Start Dataset extract

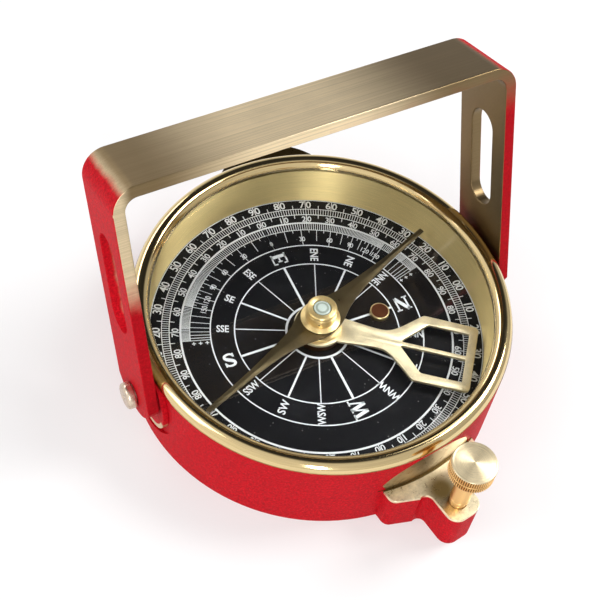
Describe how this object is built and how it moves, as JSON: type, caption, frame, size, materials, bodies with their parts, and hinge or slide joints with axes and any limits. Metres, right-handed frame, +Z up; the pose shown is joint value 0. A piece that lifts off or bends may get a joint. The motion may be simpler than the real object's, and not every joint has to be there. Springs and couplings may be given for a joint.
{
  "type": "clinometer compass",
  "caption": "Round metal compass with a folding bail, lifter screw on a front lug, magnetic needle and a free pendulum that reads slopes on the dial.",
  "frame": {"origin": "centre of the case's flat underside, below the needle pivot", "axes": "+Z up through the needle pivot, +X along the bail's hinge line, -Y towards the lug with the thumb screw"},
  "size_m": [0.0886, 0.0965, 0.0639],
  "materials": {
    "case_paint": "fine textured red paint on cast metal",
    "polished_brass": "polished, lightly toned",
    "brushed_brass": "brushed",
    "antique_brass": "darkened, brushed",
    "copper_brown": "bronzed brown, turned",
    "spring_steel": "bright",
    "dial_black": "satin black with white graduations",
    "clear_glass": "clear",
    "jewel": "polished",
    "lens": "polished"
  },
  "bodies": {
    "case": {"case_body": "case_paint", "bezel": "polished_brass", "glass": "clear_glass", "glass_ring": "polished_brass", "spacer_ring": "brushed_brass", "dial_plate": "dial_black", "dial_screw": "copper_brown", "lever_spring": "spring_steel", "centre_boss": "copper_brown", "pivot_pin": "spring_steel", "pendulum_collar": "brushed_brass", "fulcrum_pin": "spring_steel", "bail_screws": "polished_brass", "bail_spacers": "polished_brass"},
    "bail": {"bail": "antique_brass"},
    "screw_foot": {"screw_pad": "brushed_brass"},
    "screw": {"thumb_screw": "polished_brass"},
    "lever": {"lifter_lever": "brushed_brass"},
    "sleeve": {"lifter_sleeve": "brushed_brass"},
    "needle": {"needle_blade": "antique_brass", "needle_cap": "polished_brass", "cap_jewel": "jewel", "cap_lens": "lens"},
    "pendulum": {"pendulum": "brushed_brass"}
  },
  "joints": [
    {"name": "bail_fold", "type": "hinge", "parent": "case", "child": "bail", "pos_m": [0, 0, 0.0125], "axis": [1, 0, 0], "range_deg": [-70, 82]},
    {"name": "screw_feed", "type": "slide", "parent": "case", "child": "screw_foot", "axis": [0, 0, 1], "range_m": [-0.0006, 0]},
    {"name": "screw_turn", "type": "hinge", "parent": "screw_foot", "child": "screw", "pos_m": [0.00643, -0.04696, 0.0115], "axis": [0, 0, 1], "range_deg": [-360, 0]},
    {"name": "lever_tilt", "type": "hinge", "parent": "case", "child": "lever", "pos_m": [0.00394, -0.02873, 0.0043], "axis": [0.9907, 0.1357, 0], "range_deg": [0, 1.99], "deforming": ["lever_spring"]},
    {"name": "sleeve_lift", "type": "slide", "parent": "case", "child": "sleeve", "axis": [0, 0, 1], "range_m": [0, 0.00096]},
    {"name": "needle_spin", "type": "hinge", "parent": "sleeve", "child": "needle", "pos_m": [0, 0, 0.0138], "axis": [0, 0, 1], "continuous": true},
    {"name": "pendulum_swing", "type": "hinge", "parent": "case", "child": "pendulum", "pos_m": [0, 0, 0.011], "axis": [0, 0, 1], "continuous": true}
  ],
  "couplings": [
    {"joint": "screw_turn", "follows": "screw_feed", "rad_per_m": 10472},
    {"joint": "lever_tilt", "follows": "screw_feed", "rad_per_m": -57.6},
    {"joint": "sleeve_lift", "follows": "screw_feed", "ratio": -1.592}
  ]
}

End Dataset extract

• Do this
Which lines contain the word "with"? Return each of them.

• Written response
Describe how this object is built and how it moves, as JSON: type, caption, frame, size, materials, bodies with their parts, and hinge or slide joints with axes and any limits. Metres, right-handed frame, +Z up; the pose shown is joint value 0. A piece that lifts off or bends may get a joint. The motion may be simpler than the real object's, and not every joint has to be there. Springs and couplings may be given for a joint.
  "caption": "Round metal compass with a folding bail, lifter screw on a front lug, magnetic needle and a free pendulum that reads slopes on the dial.",
  "frame": {"origin": "centre of the case's flat underside, below the needle pivot", "axes": "+Z up through the needle pivot, +X along the bail's hinge line, -Y towards the lug with the thumb screw"},
    "dial_black": "satin black with white graduations",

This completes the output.